The question I’m asking now is different than the one I asked seven years ago.
Back then, the question was:
“How can I grow this?”
Today, the question is:
“How can I steward this well?”
Growth without stewardship creates chaos.
Stewardship creates sustainability.
And sustainability is what I’m interested in building now.
The Gift of This Last Year
This past year has been unlike any other.
For the first time in a very long time, I was not balancing a traditional job alongside entrepreneurship.
That space allowed me to focus on something I had often placed behind the business.
My mental health.
Then my family.
Then my businesses.
In that order.
What surprised me was how much clarity emerged when I stopped operating in survival mode.
I started noticing what actually matters to me.

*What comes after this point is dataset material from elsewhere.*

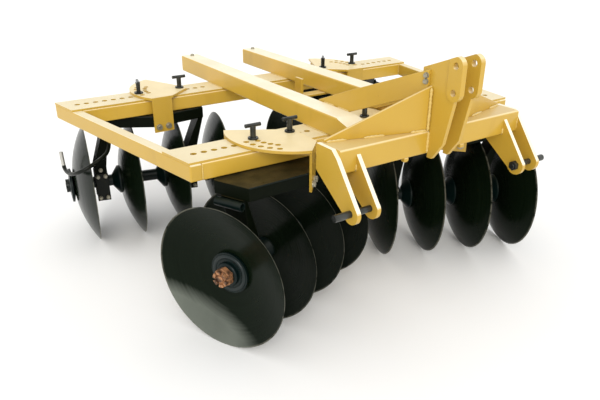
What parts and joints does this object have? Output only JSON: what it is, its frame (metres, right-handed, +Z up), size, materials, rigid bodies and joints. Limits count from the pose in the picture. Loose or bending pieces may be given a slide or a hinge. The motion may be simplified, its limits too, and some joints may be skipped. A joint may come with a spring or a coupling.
{
  "type": "disc harrow",
  "caption": "Three-point tandem disc harrow with a splayed frame, a hitch mast and disc gangs that swing to set their cutting angle and roll.",
  "frame": {"origin": "on the floor, under the middle of the machine's outer box", "axes": "+X to the machine's left side, +Y to its rear, +Z up; the hitch faces -Y"},
  "size_m": [2.227, 1.977, 1.1439],
  "materials": {
    "frame_paint": "gloss mustard yellow enamel",
    "gang_paint": "gloss black enamel",
    "disc_steel": "black painted steel with thin rims",
    "axle_steel": "rusted bare steel",
    "steel_pins": "zinc plated"
  },
  "bodies": {
    "frame": {"rear_toolbar": "frame_paint", "rear_hole_plate": "frame_paint", "front_toolbar": "frame_paint", "front_hole_plate": "frame_paint", "side_bars": "frame_paint", "frame_rails": "frame_paint", "centre_bracket": "frame_paint", "hitch_bar": "frame_paint", "outer_lugs": "frame_paint", "inner_lugs": "frame_paint", "lower_link_pins": "steel_pins", "mast_plates": "frame_paint", "mast_braces": "frame_paint", "hitch_gussets": "frame_paint", "centre_plate": "frame_paint", "centre_pin": "steel_pins"},
    "gang_front_right": {"saddle_front_right": "frame_paint", "gang_box_front_right": "gang_paint", "gang_legs_front_right": "gang_paint", "saddle_pins_front_right": "steel_pins"},
    "spindle_front_right": {"axle_front_right": "axle_steel", "spools_front_right": "gang_paint", "discs_front_right": "disc_steel"},
    "gang_front_left": {"saddle_front_left": "frame_paint", "gang_box_front_left": "gang_paint", "gang_legs_front_left": "gang_paint", "saddle_pins_front_left": "steel_pins"},
    "spindle_front_left": {"axle_front_left": "axle_steel", "spools_front_left": "gang_paint", "discs_front_left": "disc_steel"},
    "gang_rear_right": {"saddle_rear_right": "frame_paint", "gang_box_rear_right": "gang_paint", "gang_legs_rear_right": "gang_paint", "saddle_pins_rear_right": "steel_pins"},
    "spindle_rear_right": {"axle_rear_right": "axle_steel", "spools_rear_right": "gang_paint", "discs_rear_right": "disc_steel"},
    "gang_rear_left": {"saddle_rear_left": "frame_paint", "gang_box_rear_left": "gang_paint", "gang_legs_rear_left": "gang_paint", "saddle_pins_rear_left": "steel_pins"},
    "spindle_rear_left": {"axle_rear_left": "axle_steel", "spools_rear_left": "gang_paint", "discs_rear_left": "disc_steel"}
  },
  "joints": [
    {"name": "swing_front_right", "type": "hinge", "parent": "frame", "child": "gang_front_right", "pos_m": [-0.389, -0.375, 0.759], "axis": [0, 0, 1], "range_deg": [-10, 2]},
    {"name": "roll_front_right", "type": "hinge", "parent": "gang_front_right", "child": "spindle_front_right", "pos_m": [-0.389, -0.375, 0.305], "axis": [0.91, 0.4147, 0], "continuous": true},
    {"name": "swing_front_left", "type": "hinge", "parent": "frame", "child": "gang_front_left", "pos_m": [0.389, -0.375, 0.759], "axis": [0, 0, 1], "range_deg": [-2, 10]},
    {"name": "roll_front_left", "type": "hinge", "parent": "gang_front_left", "child": "spindle_front_left", "pos_m": [0.389, -0.375, 0.305], "axis": [-0.91, 0.4147, 0], "continuous": true},
    {"name": "swing_rear_right", "type": "hinge", "parent": "frame", "child": "gang_rear_right", "pos_m": [-0.467, 0.569, 0.759], "axis": [0, 0, 1], "range_deg": [-4, 8]},
    {"name": "roll_rear_right", "type": "hinge", "parent": "gang_rear_right", "child": "spindle_rear_right", "pos_m": [-0.467, 0.569, 0.305], "axis": [0.9781, -0.2079, 0], "continuous": true},
    {"name": "swing_rear_left", "type": "hinge", "parent": "frame", "child": "gang_rear_left", "pos_m": [0.467, 0.569, 0.759], "axis": [0, 0, 1], "range_deg": [-8, 4]},
    {"name": "roll_rear_left", "type": "hinge", "parent": "gang_rear_left", "child": "spindle_rear_left", "pos_m": [0.467, 0.569, 0.305], "axis": [-0.9781, -0.2079, 0], "continuous": true}
  ]
}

Not just what creates revenue.
Not just what generates attention.
Not just what appears successful from the outside.
What matters.
The impact I want to make.
The work I enjoy.
The systems I can sustain.
The life I want to live alongside the business.

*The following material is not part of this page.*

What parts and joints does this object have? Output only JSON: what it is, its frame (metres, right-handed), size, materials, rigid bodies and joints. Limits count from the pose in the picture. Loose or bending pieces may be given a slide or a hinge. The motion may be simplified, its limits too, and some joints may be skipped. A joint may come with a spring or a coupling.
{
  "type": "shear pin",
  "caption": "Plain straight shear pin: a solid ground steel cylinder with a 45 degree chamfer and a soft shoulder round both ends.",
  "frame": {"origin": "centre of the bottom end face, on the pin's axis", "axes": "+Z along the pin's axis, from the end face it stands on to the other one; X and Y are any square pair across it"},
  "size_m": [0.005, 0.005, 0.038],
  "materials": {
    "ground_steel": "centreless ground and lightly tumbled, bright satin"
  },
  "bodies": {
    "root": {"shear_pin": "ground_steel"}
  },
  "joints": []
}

Those answers feel much clearer today than they did a year ago.
Entering the Next Chapter
As Behavioral Billing approaches seven years, I feel less attached to growth for growth’s sake than ever before.
I am more interested in alignment.
More interested in sustainability.
More interested in creating systems that support long-term creativity and impact.
More interested in building businesses that respect the realities of being human.
This season is about consolidation.
It is about indexing.
It is about creating clarity.
It is about honoring the lessons learned through both successes and failures.
And perhaps most importantly, it is about building from a place of intention rather than urgency.
Today I feel thankful.
A little overwhelmed.
Deeply reflective.
And incredibly hopeful.
Seven years of entrepreneurship have taught me many lessons.
But the one I am carrying forward into this next chapter is simple:
Sometimes the answer is not to build more.
Sometimes the answer is to finally organize and honor everything you have already built.
And from that place, create what comes next.
With clearer eyes.
A steadier foundation.
And a renewed sense of purpose for the journey ahead.